Pure et forte beauté de l'amour chrétien, selon saint François de Sales

Table des matières

Donné à Rome, près Saint-​Pierre, le 29 jan­vier 1941

En ce jour de la saint François de Sales, l’Eglise rend au bon et grand évêque de Genève un culte qui n’exalte pas seule­ment ses hautes ver­tus et son zèle pas­to­ral si ardent : l’Eglise vénère aus­si la science et la sagesse de ce maître de la vie chré­tienne, et elle l’a pro­po­sé comme patron et modèle des publi­cistes catho­liques. Il Nous semble voir, chers jeunes mariés, le grand Docteur tour­ner du haut du ciel son doux regard vers vous durant cette audience, et il Nous semble rece­voir de lui pour vous, dans Notre esprit et sur Nos lèvres, ces avis qu’il don­nait lui-​même aux per­sonnes mariées dans son incom­pa­rable Introduction à la vie dévote. Il vit, il parle, il enseigne, il guide, il aver­tit dans ces pages, en tant que votre père, maître et ami, car c’est à vous qu’il s’a­dresse. Philotée, à qui le livre était des­ti­né tout d’a­bord, était une mère de famille, Mme de Char-​moisy, et les rema­nie­ments suc­ces­sifs n’ont rien chan­gé au but du livre : ins­truire les per­sonnes vivant dans le monde, leur apprendre l’a­mour et la pra­tique de cette chère dévo­tion qui n’est rien d’autre que la plé­ni­tude de la loi et de la vie chré­tienne. Ce livre du doux évêque de Genève, les contem­po­rains du saint le jugeaient le plus par­fait en son genre, et Notre pré­dé­ces­seur le tenait en très haute estime ; cet ouvrage, écrivait-​il, devrait se trou­ver dans toutes les mains [1]. Lisez donc, chers époux, lisez et reli­sez ces pages aus­si déli­cieuses que solides. Qu’elles deviennent une de vos lec­tures pré­fé­rées, à l’exemple de cet excellent père de famille qui fut envoyé en Orient durant la Grande Guerre en qua­li­té de colo­nel, et qui gar­dait ce livre dans sa valise d’of­fi­cier comme un com­pa­gnon qui le récon­for­tait dans les durs tra­vaux et les périls menaçants.

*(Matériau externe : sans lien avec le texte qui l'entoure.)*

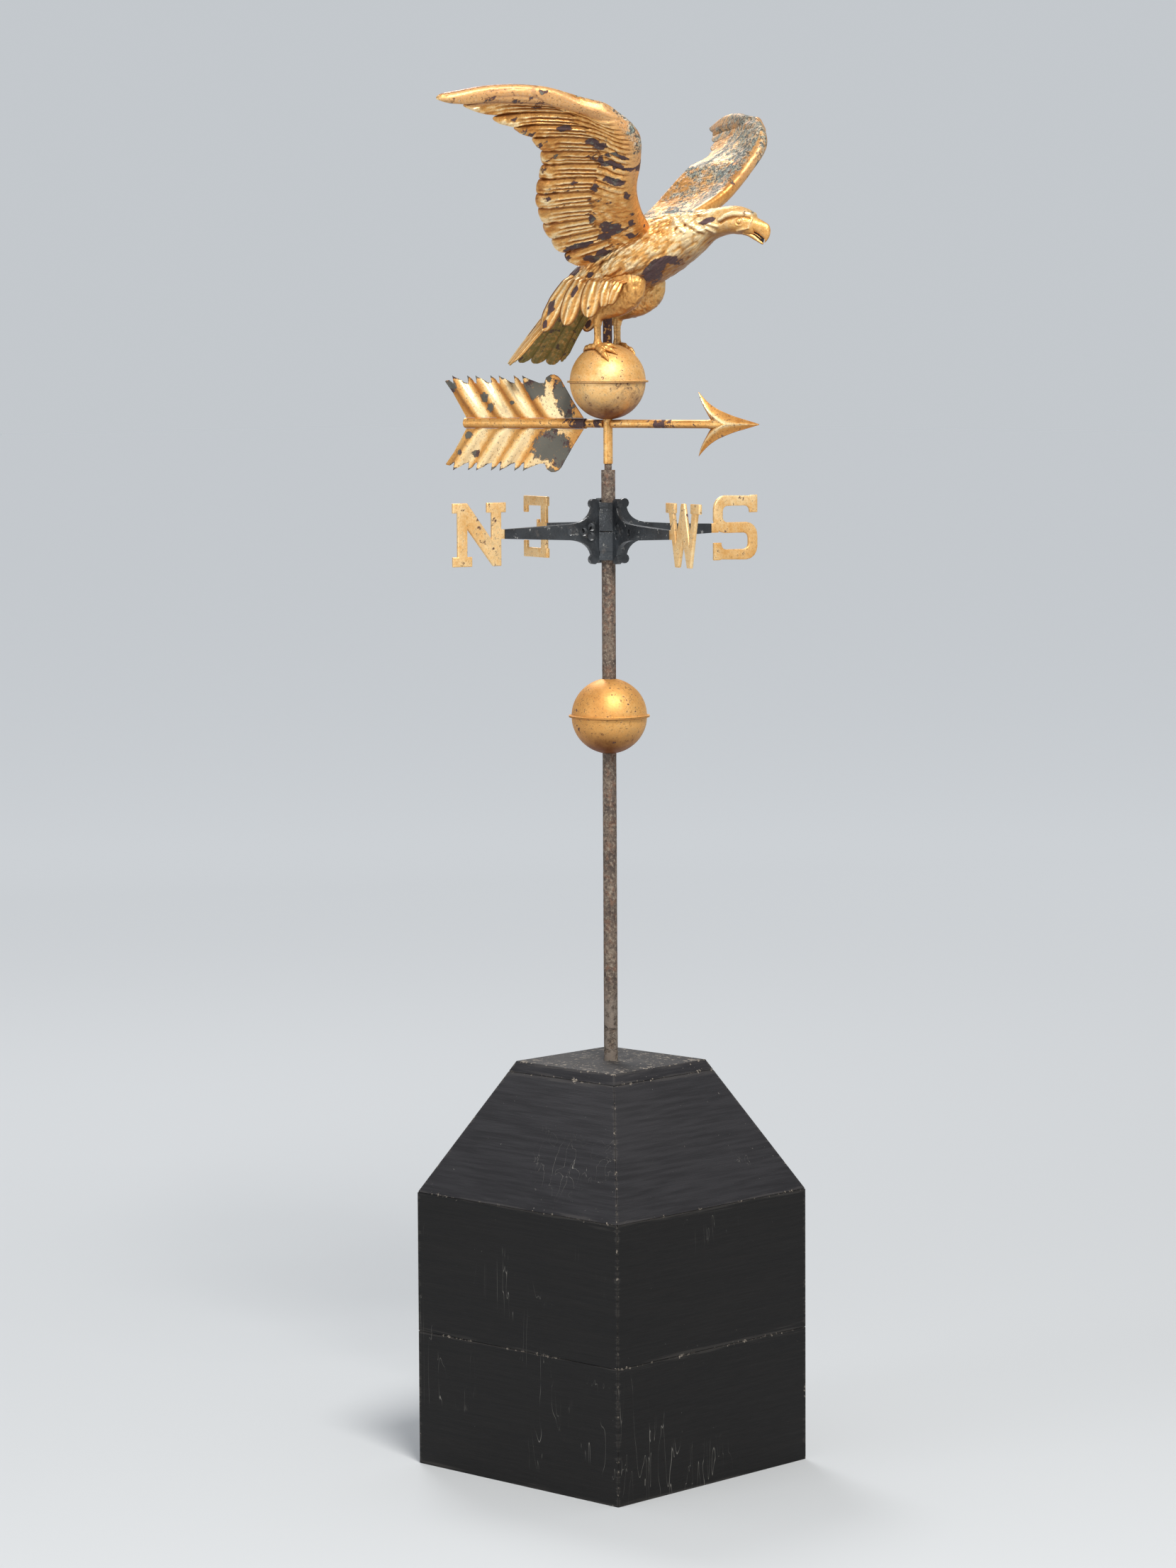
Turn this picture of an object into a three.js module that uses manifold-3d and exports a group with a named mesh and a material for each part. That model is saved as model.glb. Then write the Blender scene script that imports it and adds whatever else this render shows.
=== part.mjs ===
import * as THREE from 'three';
import Module from 'manifold-3d';
import { mergeVertices } from 'three/addons/utils/BufferGeometryUtils.js';
import { ConvexGeometry } from 'three/addons/geometries/ConvexGeometry.js';

const wasm = await Module();
wasm.setup();
const { Manifold } = wasm;

// Frame: millimetres, +Z up, origin at the bottom centre of the box, box sides along X and Y.

// Fits shared by every piece
const seatGap = 0.3;
const cutOverrun = 2;
const weldTolerance = 0.0005;

// Display base
const baseSide = 400;
const boxHeight = 401;
const tierSeamHeight = 196.5;
const boardThickness = 19;
const floorBoardThickness = 19;
const capRise = 191.7;
const capTopSide = 194.6;
const capPanelThickness = 12;
const topPlateThickness = 15;

// Mast and the floor flange that holds its foot
const mastDiameter = 20;
const mastWall = 2.8;
const mastTopHeight = 1448.3;
const flangeDiameter = 82;
const flangeThickness = 6;
const flangeHubDiameter = 32;
const flangeHubHeight = 20;
const flangeScrewCircle = 60;
const screwShankDiameter = 4.5;
const screwHeadDiameter = 9;
const screwHeadHeight = 2.4;
const screwDepth = 14;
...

Mais par­mi tous les ensei­gne­ments du grand évêque de Genève, Nous Nous bor­ne­rons à vous rap­pe­ler les conseils spé­ciaux qu’il donne aux per­sonnes mariées, et par­ti­cu­liè­re­ment le pre­mier, le prin­ci­pal [2] : « J’exhorte sur­tout les mariés à l’a­mour mutuel, que le Saint-​Esprit leur recom­mande tant en l’Ecriture. » Mais quel est cet amour que vous inculque le pieux maître de la vie chré­tienne ? Est-​ce peut-​être le simple amour natu­rel et ins­tinc­tif, comme celui d’une paire de tour­te­relles, écrit saint François, ou l’a­mour pure­ment humain connu et pra­ti­qué des païens ? Non, tel n’est point l’a­mour que le Saint-​Esprit recom­mande aux époux. Il leur recom­mande plus que cela : un amour qui, sans renier les saintes affec­tions humaines, monte plus haut, pour être dans son ori­gine, dans ses avan­tages, dans sa forme et dans sa manière « tout saint, tout sacré, tout divin », sem­blable à l’a­mour qui unit le Christ et son Eglise.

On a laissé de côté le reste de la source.